Sometimes, the most accurate way for me to reflect on the quality of my day's work is whether or not I made someone cry.
That sounds a bit awful at first glance, doesn't it?
I know.
Maybe it's more accurate for me to say my day was especially successful if I helped someone cry.
Someone who ultimately found it beneficial to cry, to experience an emotional catharsis, but who, for whatever reason(s), was unable to access and express their turbulent emotions prior to the addition of music therapy.
Here's an incredibly common scenario. I often arrive to the bedside of a patient who is in the active dying process. The room is typically full of family members who love this person very much, are feeling all kinds of emotions about the person in the bed and about each other, and who have no idea what to do with themselves as they sit vigil, wanting to be present as their loved one takes their last breath.
I walk into these rooms and it's as if the oxygen has been removed. Everyone is usually standing stiffly, shoulders hunched, head down, not looking at the person in the bed or one another. Conversation is stiff and rare. It's like the whole family has been frozen by their inability to connect with the emotional and sensory elements of this intimate experience of sitting vigil for a loved one.
But something happens when I introduce music. From the very first note, the environment is changed. It's similar to the effect of adding music to a dramatic movie scene - access to emotions is easy. The family begins to thaw out almost immediately. Maybe someone looks up to make eye contact with me and finds themselves smiling because they remember that this was their father's favorite hymn. Maybe this child looks to her brother and says, "Do you remember Daddy singing this to us when we were kids?" And the smiles begin to mix with tears. Siblings reach for one another. The whole family begins to move, to talk, to laugh, to cry. They all move closer to the bed and provide loving touch to their dying loved one and to each other.

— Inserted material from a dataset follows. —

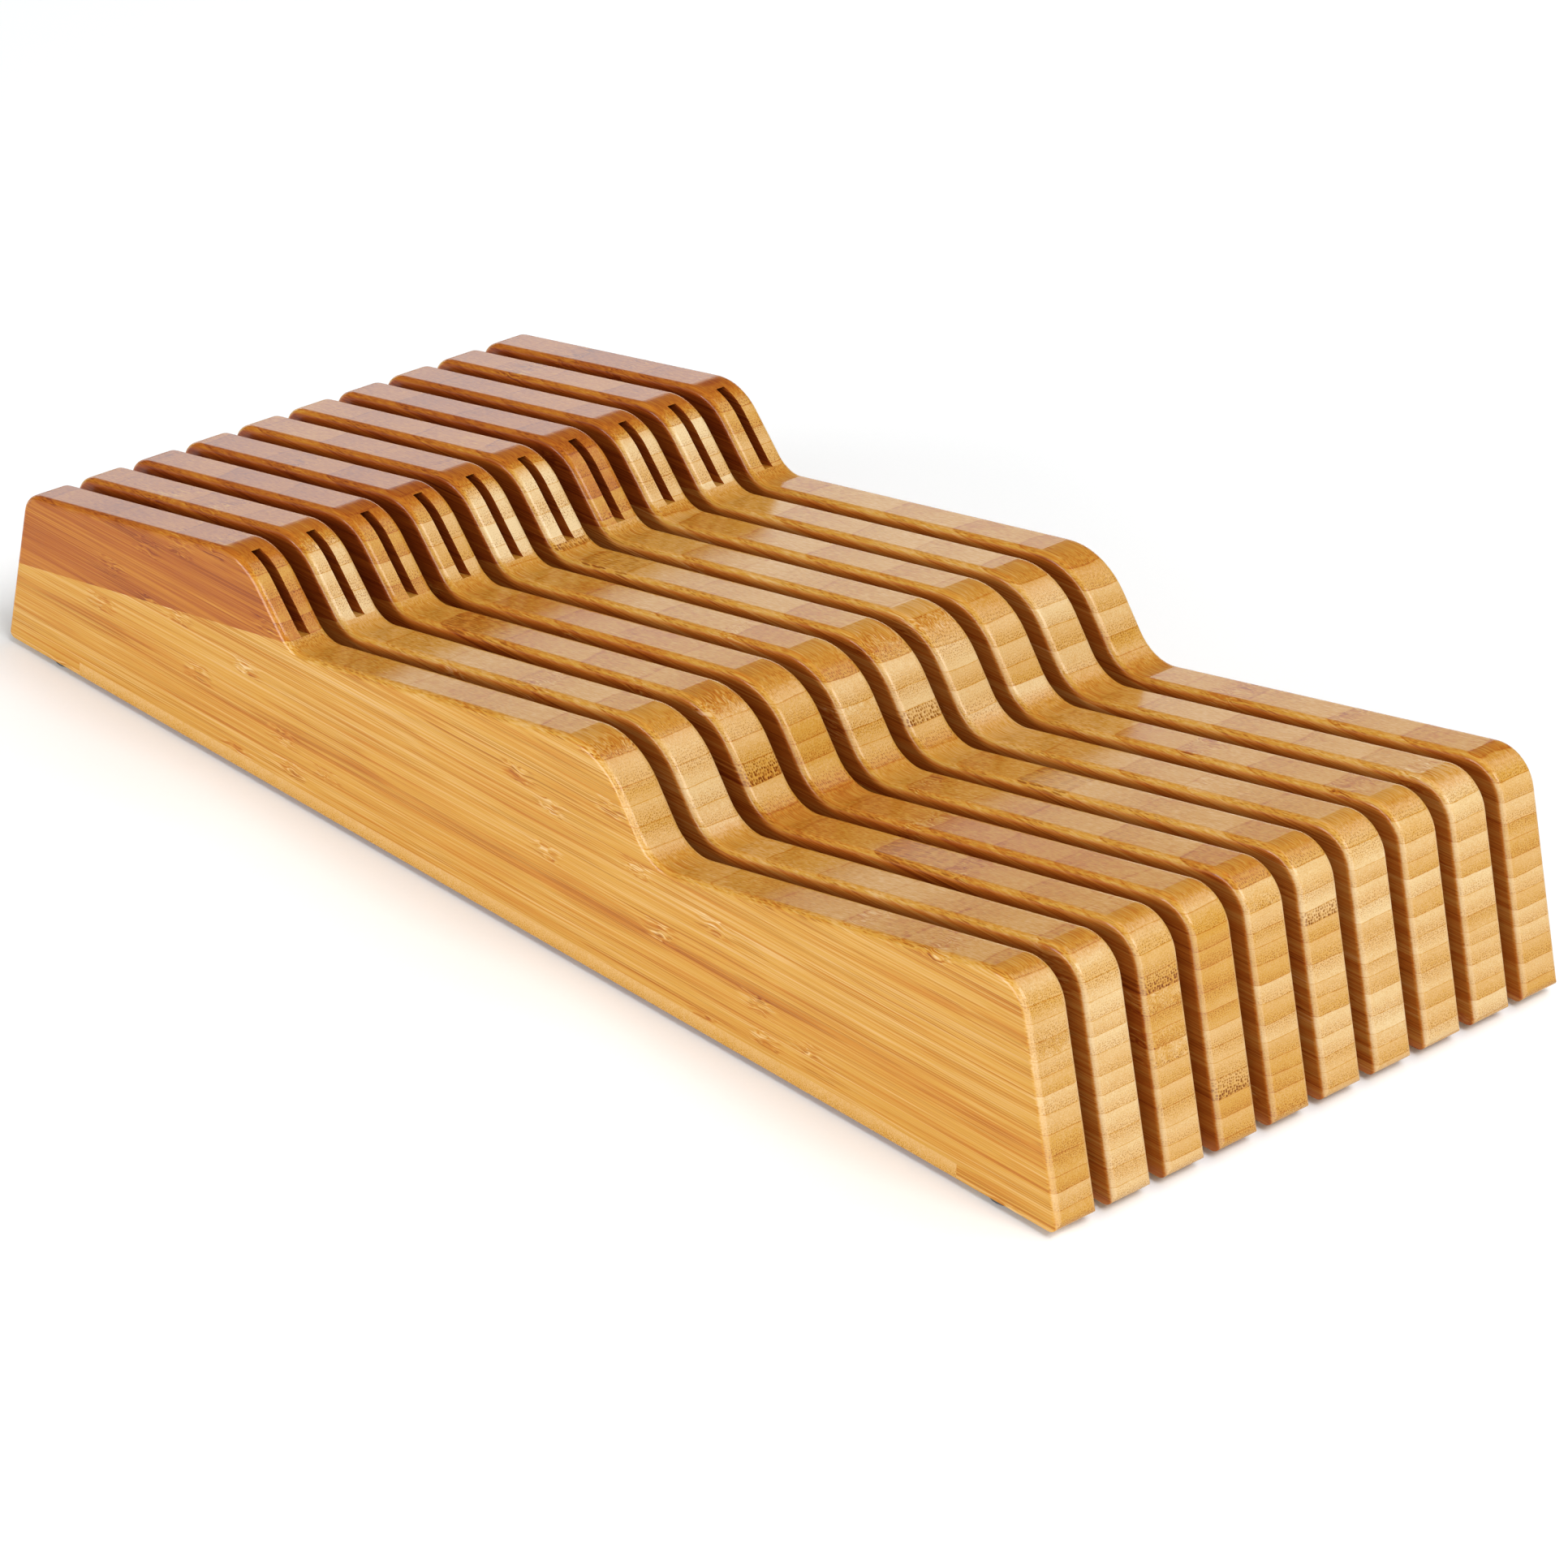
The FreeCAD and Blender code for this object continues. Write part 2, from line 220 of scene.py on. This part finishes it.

As we continue to share music, memories come rushing up to the surface and the family shares stories, laughter, and finds it easier to tell this departing family member that he or she is loved and will be missed. It's safe to look the dying process in the eyes and say goodbye. From frozen to warmth, these people are now more fully able to participate in and experience this pivotal moment in the circle of life. It's like the music weaves a protective container around them and holds a space in which they can be human, vulnerable, and authentic. We have transformed the vigil experience from one of terrible, interminable waiting, to a memory of shared family experience, love, and support.
So when I get home from work and my fiancé asks me how my day went, I can honestly say, "It was wonderful. I got so many people to cry!"